REQUIRED TASK: Return the lines from the line containing "addBodyBoards();" through the line containing "bpy.context.scene.collection.objects.link(empty)" exactly. No other line should appear in the answer.

Scripts that build objects:
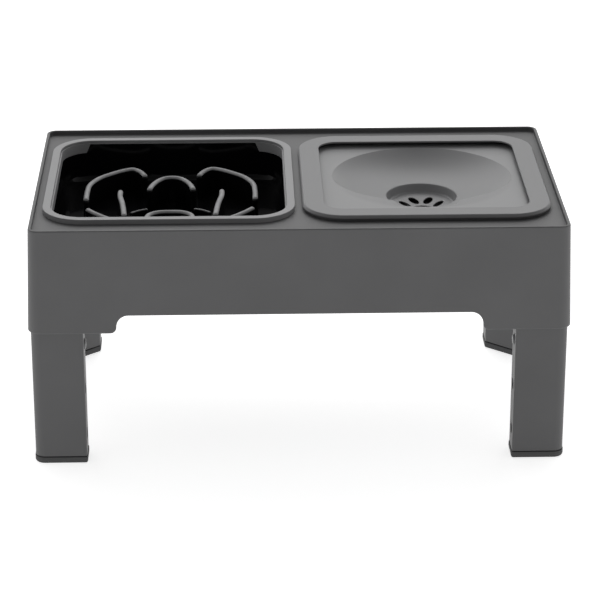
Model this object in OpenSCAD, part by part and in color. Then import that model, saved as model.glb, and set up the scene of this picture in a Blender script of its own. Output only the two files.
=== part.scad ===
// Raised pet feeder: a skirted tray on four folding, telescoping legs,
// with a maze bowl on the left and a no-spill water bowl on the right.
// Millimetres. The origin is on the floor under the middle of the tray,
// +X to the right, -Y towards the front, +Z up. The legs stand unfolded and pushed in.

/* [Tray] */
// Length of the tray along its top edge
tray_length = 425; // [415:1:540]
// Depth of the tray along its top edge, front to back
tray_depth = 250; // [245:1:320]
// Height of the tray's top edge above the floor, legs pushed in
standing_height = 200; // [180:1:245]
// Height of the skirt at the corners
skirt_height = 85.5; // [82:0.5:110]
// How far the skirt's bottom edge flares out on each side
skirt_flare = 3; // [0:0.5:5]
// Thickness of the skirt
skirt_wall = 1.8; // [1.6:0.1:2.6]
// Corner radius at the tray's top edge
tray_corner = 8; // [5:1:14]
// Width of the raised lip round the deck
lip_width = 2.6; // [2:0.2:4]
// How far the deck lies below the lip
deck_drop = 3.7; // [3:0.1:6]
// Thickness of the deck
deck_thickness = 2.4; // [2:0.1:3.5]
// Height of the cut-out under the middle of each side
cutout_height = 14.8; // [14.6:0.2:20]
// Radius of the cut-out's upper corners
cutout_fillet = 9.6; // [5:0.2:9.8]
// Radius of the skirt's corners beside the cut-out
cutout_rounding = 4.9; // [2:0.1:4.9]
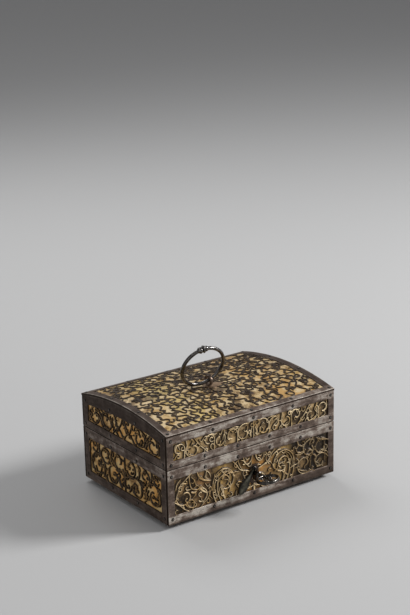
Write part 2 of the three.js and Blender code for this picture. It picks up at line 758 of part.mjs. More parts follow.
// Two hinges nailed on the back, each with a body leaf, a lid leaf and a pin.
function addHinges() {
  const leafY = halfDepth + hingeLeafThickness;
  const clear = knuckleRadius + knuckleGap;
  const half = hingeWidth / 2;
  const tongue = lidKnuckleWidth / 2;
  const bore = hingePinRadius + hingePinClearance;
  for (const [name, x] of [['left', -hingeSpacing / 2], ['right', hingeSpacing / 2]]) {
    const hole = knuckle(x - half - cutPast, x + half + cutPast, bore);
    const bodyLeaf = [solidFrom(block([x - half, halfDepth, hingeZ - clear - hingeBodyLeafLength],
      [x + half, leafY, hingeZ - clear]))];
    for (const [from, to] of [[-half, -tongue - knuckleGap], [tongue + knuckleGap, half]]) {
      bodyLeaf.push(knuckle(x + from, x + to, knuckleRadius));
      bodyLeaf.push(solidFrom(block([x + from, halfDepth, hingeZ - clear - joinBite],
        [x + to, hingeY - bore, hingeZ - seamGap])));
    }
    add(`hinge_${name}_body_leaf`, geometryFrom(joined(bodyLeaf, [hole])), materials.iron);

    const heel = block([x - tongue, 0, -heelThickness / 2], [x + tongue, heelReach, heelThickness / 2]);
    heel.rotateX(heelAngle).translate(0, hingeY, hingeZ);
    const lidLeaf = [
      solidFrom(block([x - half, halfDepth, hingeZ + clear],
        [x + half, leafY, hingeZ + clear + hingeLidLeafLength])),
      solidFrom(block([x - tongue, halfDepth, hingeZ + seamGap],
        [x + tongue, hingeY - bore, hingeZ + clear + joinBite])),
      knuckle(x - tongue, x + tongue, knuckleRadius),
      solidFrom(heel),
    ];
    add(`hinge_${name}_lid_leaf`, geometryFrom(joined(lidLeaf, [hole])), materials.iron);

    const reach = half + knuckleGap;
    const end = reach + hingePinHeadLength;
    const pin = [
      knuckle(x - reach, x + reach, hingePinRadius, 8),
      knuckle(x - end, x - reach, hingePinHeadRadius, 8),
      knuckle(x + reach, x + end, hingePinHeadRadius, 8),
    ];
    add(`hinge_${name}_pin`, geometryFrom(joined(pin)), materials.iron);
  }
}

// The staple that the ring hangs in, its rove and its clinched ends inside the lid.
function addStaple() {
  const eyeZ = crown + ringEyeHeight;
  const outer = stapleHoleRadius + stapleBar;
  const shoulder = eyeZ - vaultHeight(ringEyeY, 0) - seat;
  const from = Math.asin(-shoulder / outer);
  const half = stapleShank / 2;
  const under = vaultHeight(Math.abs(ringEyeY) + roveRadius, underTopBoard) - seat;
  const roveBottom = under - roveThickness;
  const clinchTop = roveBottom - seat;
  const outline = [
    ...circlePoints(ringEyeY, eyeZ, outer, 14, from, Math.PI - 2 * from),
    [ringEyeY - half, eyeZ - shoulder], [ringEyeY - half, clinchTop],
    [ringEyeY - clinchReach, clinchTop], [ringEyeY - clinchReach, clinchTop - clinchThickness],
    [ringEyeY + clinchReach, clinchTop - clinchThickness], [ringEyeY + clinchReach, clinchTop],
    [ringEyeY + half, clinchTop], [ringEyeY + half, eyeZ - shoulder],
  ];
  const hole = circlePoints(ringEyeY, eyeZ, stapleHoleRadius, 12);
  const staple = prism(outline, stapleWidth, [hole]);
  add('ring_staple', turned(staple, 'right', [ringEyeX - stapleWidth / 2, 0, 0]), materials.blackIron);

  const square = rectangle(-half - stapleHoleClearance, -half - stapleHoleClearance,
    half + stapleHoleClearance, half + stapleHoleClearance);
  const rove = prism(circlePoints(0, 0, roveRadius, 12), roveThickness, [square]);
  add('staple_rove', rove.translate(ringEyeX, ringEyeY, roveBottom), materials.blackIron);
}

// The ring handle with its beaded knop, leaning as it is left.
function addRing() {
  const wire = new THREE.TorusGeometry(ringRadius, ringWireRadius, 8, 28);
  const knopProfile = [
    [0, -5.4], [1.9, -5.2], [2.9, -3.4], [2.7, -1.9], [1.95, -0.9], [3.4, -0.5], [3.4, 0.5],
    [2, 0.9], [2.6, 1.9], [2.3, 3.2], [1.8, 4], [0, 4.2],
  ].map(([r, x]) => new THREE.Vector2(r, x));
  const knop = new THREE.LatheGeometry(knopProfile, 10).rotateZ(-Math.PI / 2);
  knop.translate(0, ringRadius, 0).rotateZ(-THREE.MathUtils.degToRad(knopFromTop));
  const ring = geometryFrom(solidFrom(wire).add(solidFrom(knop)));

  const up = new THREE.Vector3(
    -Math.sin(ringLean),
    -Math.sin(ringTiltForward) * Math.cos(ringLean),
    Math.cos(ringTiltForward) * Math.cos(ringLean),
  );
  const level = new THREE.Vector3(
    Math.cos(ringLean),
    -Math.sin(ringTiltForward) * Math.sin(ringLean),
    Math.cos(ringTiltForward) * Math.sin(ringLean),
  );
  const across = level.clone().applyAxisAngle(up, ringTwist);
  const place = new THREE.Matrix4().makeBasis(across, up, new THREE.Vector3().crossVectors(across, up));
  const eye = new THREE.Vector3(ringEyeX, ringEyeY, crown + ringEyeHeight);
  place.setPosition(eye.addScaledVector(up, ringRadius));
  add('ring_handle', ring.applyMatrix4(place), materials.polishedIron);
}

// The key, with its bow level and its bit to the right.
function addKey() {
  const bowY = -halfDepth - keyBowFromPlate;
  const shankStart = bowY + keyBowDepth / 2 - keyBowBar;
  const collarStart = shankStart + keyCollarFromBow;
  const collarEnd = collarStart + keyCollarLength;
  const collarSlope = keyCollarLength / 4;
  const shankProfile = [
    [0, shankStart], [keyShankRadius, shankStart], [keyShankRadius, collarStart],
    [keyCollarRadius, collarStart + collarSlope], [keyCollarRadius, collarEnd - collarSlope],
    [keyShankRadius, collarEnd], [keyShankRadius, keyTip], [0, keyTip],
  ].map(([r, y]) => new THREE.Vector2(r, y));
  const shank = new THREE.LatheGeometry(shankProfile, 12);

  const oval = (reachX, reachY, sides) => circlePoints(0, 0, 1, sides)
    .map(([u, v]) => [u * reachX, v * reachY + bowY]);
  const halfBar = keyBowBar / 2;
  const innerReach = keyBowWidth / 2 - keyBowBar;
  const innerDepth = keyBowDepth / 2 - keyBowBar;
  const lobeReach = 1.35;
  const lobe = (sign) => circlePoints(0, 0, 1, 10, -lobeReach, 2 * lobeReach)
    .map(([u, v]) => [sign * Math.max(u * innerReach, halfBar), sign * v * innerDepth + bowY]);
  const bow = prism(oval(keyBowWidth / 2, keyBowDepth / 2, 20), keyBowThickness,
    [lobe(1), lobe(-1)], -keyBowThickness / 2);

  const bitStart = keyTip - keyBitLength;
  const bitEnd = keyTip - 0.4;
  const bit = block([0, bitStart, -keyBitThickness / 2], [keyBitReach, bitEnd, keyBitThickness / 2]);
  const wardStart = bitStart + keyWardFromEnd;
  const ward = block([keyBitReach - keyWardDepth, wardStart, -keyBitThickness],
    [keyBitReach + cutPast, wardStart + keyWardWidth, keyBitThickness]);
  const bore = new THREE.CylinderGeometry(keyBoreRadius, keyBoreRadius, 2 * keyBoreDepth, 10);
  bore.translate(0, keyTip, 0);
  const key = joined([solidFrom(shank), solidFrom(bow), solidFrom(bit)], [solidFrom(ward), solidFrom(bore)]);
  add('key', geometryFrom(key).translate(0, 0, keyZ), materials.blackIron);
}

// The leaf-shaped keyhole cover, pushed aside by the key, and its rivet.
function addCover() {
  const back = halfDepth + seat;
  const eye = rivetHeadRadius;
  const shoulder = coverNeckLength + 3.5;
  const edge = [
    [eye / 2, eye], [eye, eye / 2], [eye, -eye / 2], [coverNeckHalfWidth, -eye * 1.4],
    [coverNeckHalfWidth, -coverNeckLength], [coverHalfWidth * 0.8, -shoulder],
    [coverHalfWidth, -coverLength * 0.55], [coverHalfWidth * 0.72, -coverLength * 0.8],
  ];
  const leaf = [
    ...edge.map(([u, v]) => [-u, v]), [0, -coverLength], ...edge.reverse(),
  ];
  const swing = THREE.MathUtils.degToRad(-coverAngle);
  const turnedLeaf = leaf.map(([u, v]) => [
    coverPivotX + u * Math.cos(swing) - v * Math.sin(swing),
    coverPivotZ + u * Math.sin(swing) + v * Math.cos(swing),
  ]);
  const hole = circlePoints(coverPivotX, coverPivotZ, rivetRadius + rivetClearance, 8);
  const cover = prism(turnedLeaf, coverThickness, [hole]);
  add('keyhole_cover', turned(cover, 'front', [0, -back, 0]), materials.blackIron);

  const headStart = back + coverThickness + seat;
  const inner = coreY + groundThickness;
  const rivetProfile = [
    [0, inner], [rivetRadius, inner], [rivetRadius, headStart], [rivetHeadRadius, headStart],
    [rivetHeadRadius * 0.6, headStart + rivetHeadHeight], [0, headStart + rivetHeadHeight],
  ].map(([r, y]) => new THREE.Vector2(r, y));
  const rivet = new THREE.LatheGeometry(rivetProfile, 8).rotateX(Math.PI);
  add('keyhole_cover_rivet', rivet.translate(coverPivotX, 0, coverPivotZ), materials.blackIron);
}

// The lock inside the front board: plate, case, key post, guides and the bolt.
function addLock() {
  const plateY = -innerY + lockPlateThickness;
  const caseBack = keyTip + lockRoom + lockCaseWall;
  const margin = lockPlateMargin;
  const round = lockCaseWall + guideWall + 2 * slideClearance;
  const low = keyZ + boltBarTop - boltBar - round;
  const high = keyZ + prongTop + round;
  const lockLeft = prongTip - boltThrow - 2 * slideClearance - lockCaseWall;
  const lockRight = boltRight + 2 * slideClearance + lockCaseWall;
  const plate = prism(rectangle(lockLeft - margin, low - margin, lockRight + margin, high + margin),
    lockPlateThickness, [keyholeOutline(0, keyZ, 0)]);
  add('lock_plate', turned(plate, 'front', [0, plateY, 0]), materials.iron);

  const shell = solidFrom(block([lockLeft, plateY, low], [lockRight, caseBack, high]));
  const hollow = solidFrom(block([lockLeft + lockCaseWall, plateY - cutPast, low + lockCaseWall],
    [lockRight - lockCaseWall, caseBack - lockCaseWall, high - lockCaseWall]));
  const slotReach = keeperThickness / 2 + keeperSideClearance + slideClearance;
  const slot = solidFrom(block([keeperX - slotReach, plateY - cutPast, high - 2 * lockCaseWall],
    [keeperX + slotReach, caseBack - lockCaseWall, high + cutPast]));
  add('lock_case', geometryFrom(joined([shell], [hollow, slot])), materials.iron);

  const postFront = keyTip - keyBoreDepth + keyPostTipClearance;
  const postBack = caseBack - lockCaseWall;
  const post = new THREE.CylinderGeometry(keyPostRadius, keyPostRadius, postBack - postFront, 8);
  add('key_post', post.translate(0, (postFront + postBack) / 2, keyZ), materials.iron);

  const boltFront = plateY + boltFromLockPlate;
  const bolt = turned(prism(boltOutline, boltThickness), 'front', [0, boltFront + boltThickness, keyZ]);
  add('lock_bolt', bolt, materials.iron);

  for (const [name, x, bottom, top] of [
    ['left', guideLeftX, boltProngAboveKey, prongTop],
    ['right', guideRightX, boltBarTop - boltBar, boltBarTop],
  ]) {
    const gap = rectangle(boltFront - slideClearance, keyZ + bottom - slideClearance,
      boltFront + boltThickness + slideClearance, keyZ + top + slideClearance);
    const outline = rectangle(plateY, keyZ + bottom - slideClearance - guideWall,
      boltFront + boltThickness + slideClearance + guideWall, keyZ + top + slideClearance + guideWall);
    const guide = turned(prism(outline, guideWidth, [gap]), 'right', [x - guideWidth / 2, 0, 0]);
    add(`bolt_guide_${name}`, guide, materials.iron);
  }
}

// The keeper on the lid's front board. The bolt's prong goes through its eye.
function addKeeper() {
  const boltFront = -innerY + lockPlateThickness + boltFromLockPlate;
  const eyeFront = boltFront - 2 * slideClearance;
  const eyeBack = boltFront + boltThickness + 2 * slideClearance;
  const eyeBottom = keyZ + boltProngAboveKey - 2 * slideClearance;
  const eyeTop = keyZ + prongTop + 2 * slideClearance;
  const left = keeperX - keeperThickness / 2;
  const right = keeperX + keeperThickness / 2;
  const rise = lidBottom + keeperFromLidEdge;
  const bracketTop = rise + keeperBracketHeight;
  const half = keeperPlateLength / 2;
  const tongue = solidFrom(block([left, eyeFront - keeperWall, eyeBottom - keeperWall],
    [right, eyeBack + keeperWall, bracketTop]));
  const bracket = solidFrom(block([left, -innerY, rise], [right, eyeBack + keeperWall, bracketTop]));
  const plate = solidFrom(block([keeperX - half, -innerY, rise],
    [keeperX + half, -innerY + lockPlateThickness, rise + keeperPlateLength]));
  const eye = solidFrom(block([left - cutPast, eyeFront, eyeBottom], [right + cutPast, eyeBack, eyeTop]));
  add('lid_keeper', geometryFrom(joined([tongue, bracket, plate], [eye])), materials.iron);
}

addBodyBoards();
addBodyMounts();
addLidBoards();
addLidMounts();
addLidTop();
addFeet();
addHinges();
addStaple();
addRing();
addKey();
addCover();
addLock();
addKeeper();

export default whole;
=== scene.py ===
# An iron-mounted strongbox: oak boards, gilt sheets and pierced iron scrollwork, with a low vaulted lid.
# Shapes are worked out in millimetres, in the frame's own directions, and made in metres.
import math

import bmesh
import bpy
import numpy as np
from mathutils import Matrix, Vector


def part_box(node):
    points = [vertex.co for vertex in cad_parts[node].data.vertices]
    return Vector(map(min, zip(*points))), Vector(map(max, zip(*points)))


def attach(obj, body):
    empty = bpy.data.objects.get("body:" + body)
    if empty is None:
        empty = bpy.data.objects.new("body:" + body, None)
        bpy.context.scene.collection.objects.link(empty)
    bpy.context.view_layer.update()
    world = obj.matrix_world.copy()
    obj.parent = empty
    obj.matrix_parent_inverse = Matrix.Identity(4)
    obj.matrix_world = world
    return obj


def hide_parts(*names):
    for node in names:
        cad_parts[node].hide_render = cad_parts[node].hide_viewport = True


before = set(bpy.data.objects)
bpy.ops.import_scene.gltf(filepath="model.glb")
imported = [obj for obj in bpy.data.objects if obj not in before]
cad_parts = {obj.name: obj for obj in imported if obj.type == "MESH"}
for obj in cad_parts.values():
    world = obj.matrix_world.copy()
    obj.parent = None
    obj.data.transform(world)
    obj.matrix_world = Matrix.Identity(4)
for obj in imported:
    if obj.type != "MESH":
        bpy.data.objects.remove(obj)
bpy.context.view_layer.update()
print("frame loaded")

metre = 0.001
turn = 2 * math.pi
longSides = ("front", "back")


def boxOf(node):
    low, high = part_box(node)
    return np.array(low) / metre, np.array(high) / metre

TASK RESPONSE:
addBodyBoards();
addBodyMounts();
addLidBoards();
addLidMounts();
addLidTop();
addFeet();
addHinges();
addStaple();
addRing();
addKey();
addCover();
addLock();
addKeeper();

export default whole;
=== scene.py ===
# An iron-mounted strongbox: oak boards, gilt sheets and pierced iron scrollwork, with a low vaulted lid.
# Shapes are worked out in millimetres, in the frame's own directions, and made in metres.
import math

import bmesh
import bpy
import numpy as np
from mathutils import Matrix, Vector


def part_box(node):
    points = [vertex.co for vertex in cad_parts[node].data.vertices]
    return Vector(map(min, zip(*points))), Vector(map(max, zip(*points)))


def attach(obj, body):
    empty = bpy.data.objects.get("body:" + body)
    if empty is None:
        empty = bpy.data.objects.new("body:" + body, None)
        bpy.context.scene.collection.objects.link(empty)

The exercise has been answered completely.